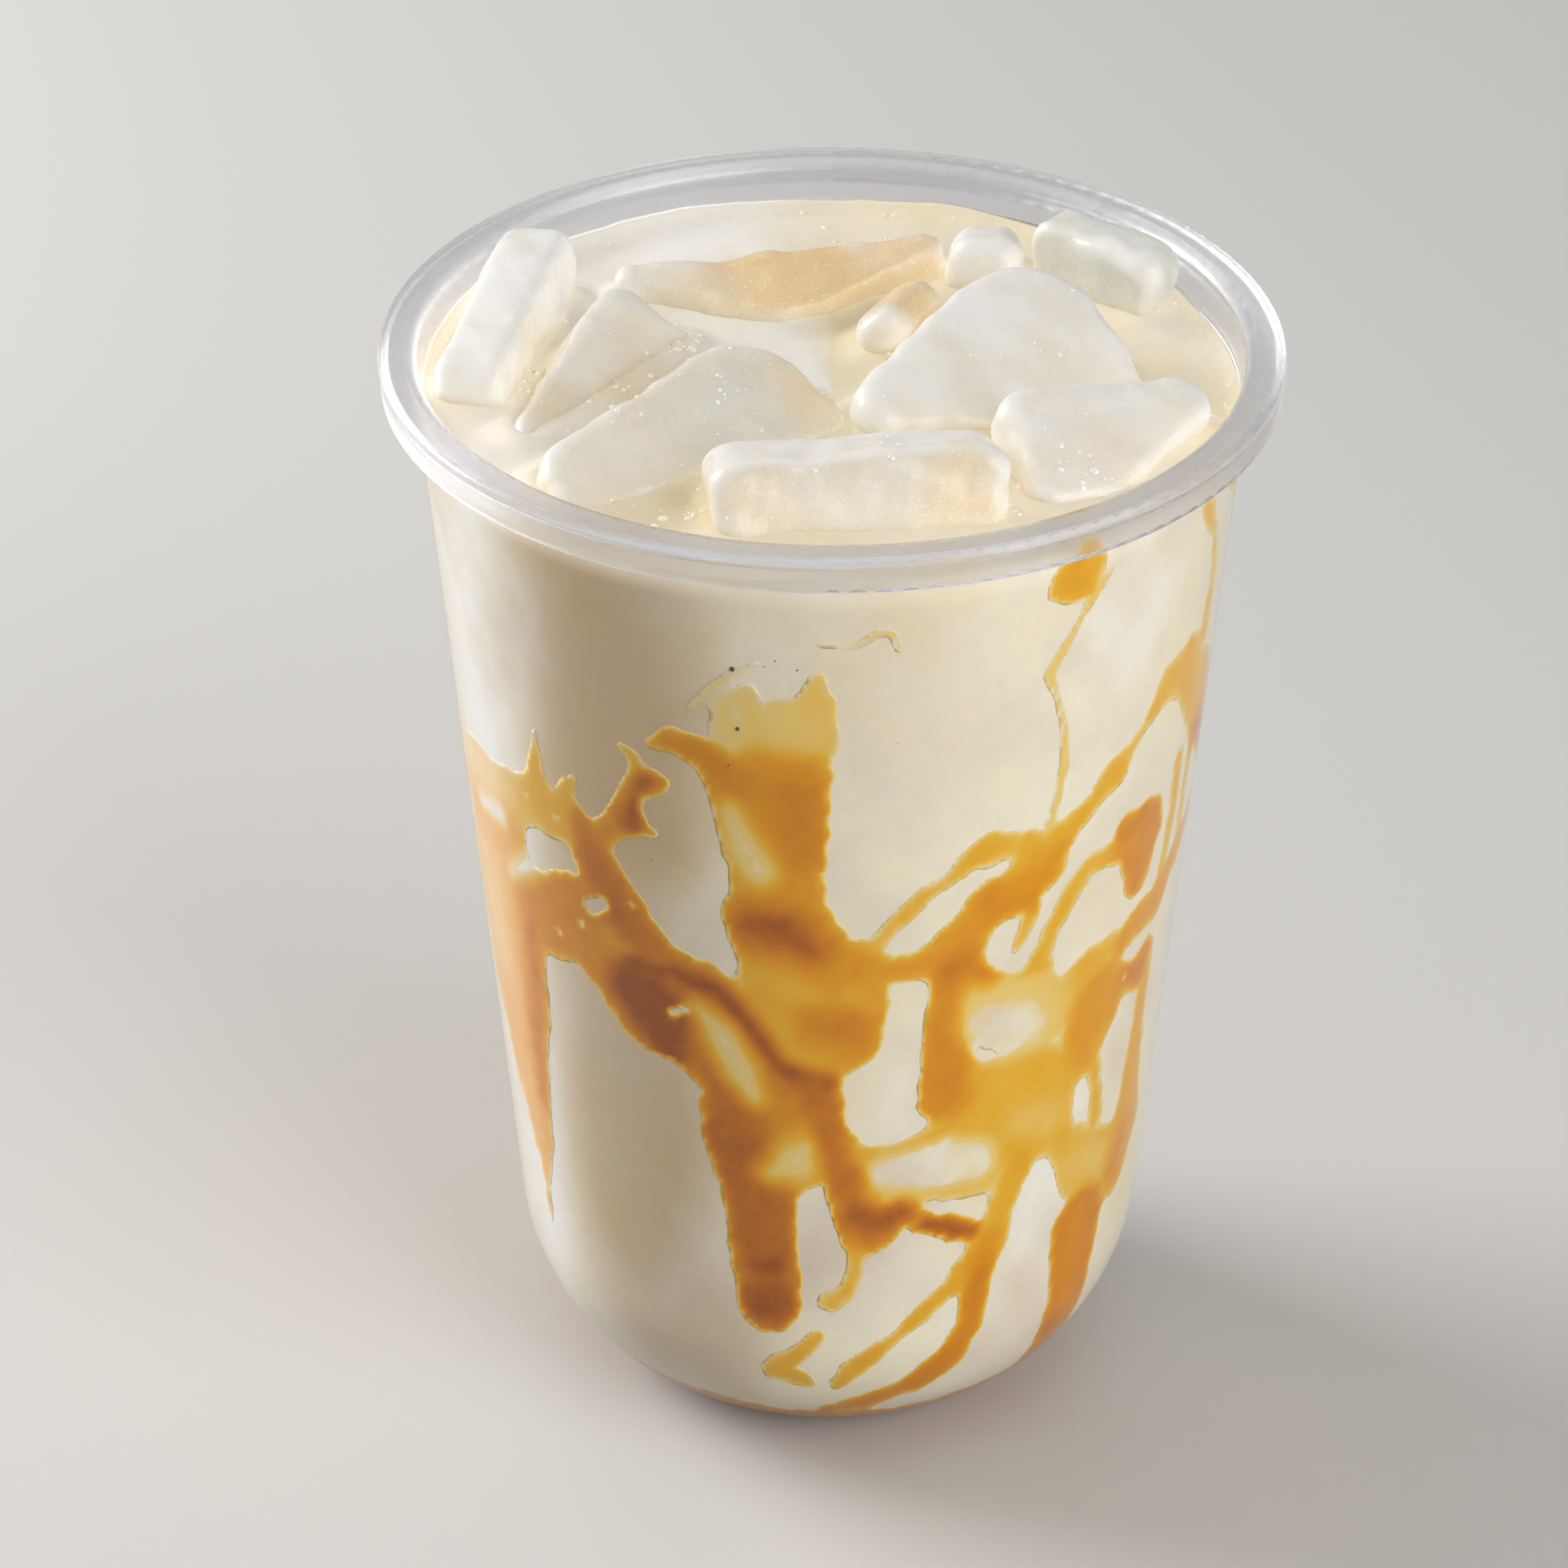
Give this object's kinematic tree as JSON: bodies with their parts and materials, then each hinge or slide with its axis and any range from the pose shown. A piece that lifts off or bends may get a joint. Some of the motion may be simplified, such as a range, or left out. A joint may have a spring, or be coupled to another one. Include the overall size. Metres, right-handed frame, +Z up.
{
  "type": "iced caramel latte",
  "caption": "Iced milky coffee in a clear tapered cup with a hooked rim, lumps of ice floating at the top and caramel sauce run down inside the wall.",
  "frame": {"origin": "centre of the foot ring, on the surface that the cup stands on", "axes": "+Z up along the cup's axis; -Y is the shown side, +X to its right"},
  "size_m": [0.095, 0.095, 0.1286],
  "materials": {
    "clear_plastic": "clear moulded polypropylene, glossy",
    "milky_coffee": "opaque milky coffee, cream to beige, wet",
    "caramel_sauce": "thick amber sauce, glossy, darker where deep",
    "cloudy_ice": "half-melted ice under a film of milk, frosted and wet"
  },
  "bodies": {
    "root": {"cup": "clear_plastic", "latte": "milky_coffee", "caramel_pool": "caramel_sauce", "ice_front": "cloudy_ice", "ice_right_front": "cloudy_ice", "ice_middle_right": "cloudy_ice", "ice_left_front": "cloudy_ice", "ice_left_middle": "cloudy_ice", "ice_left": "cloudy_ice", "ice_back": "cloudy_ice", "ice_small": "cloudy_ice", "ice_far_back": "cloudy_ice", "ice_right_back": "cloudy_ice"}
  },
  "joints": []
}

--*--

> **Objective**: Write out each line of the data above again, exactly as given.

> **Expected output**:
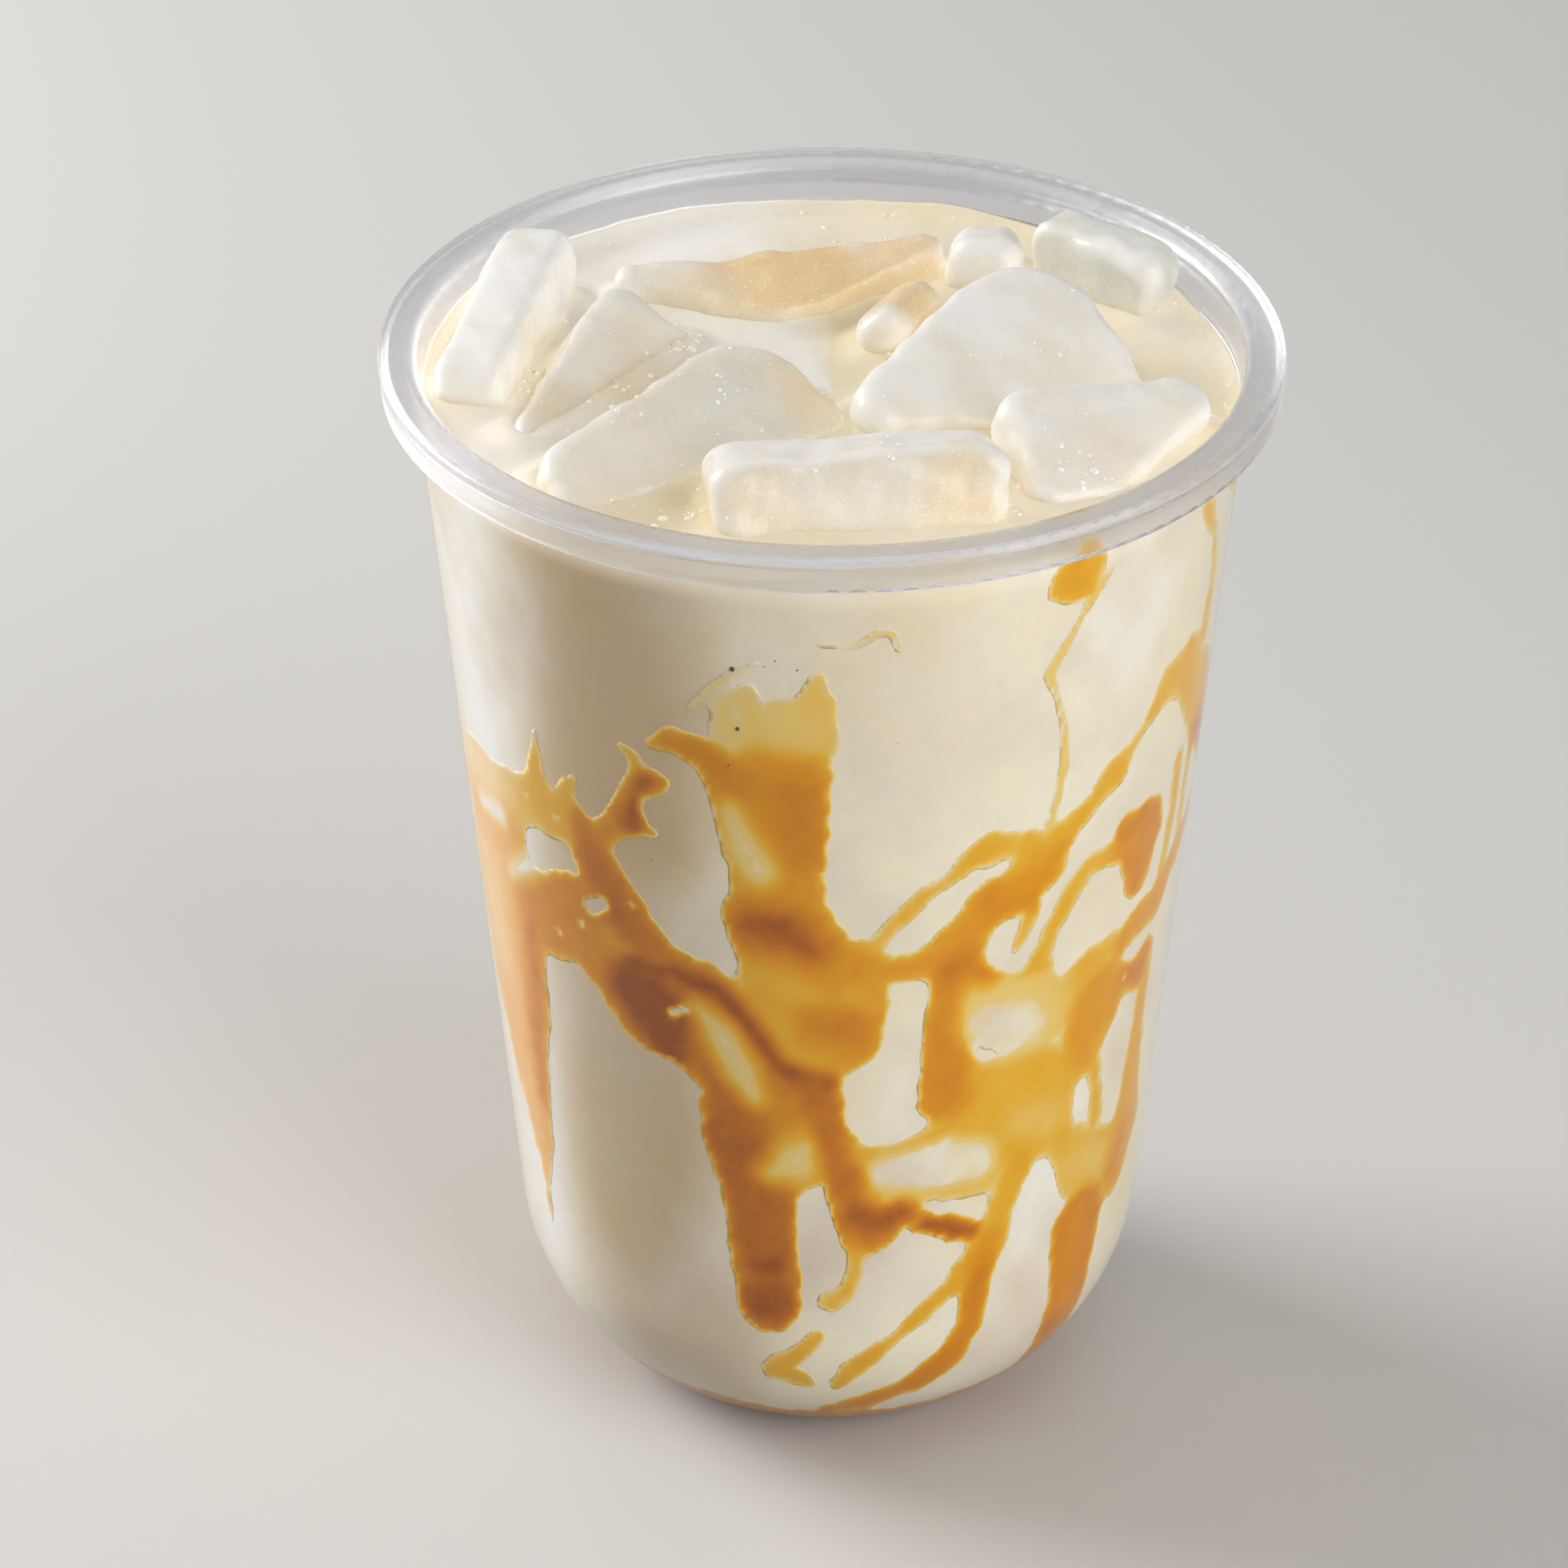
Give this object's kinematic tree as JSON: bodies with their parts and materials, then each hinge or slide with its axis and any range from the pose shown. A piece that lifts off or bends may get a joint. Some of the motion may be simplified, such as a range, or left out. A joint may have a spring, or be coupled to another one. Include the overall size. Metres, right-handed frame, +Z up.
{
  "type": "iced caramel latte",
  "caption": "Iced milky coffee in a clear tapered cup with a hooked rim, lumps of ice floating at the top and caramel sauce run down inside the wall.",
  "frame": {"origin": "centre of the foot ring, on the surface that the cup stands on", "axes": "+Z up along the cup's axis; -Y is the shown side, +X to its right"},
  "size_m": [0.095, 0.095, 0.1286],
  "materials": {
    "clear_plastic": "clear moulded polypropylene, glossy",
    "milky_coffee": "opaque milky coffee, cream to beige, wet",
    "caramel_sauce": "thick amber sauce, glossy, darker where deep",
    "cloudy_ice": "half-melted ice under a film of milk, frosted and wet"
  },
  "bodies": {
    "root": {"cup": "clear_plastic", "latte": "milky_coffee", "caramel_pool": "caramel_sauce", "ice_front": "cloudy_ice", "ice_right_front": "cloudy_ice", "ice_middle_right": "cloudy_ice", "ice_left_front": "cloudy_ice", "ice_left_middle": "cloudy_ice", "ice_left": "cloudy_ice", "ice_back": "cloudy_ice", "ice_small": "cloudy_ice", "ice_far_back": "cloudy_ice", "ice_right_back": "cloudy_ice"}
  },
  "joints": []
}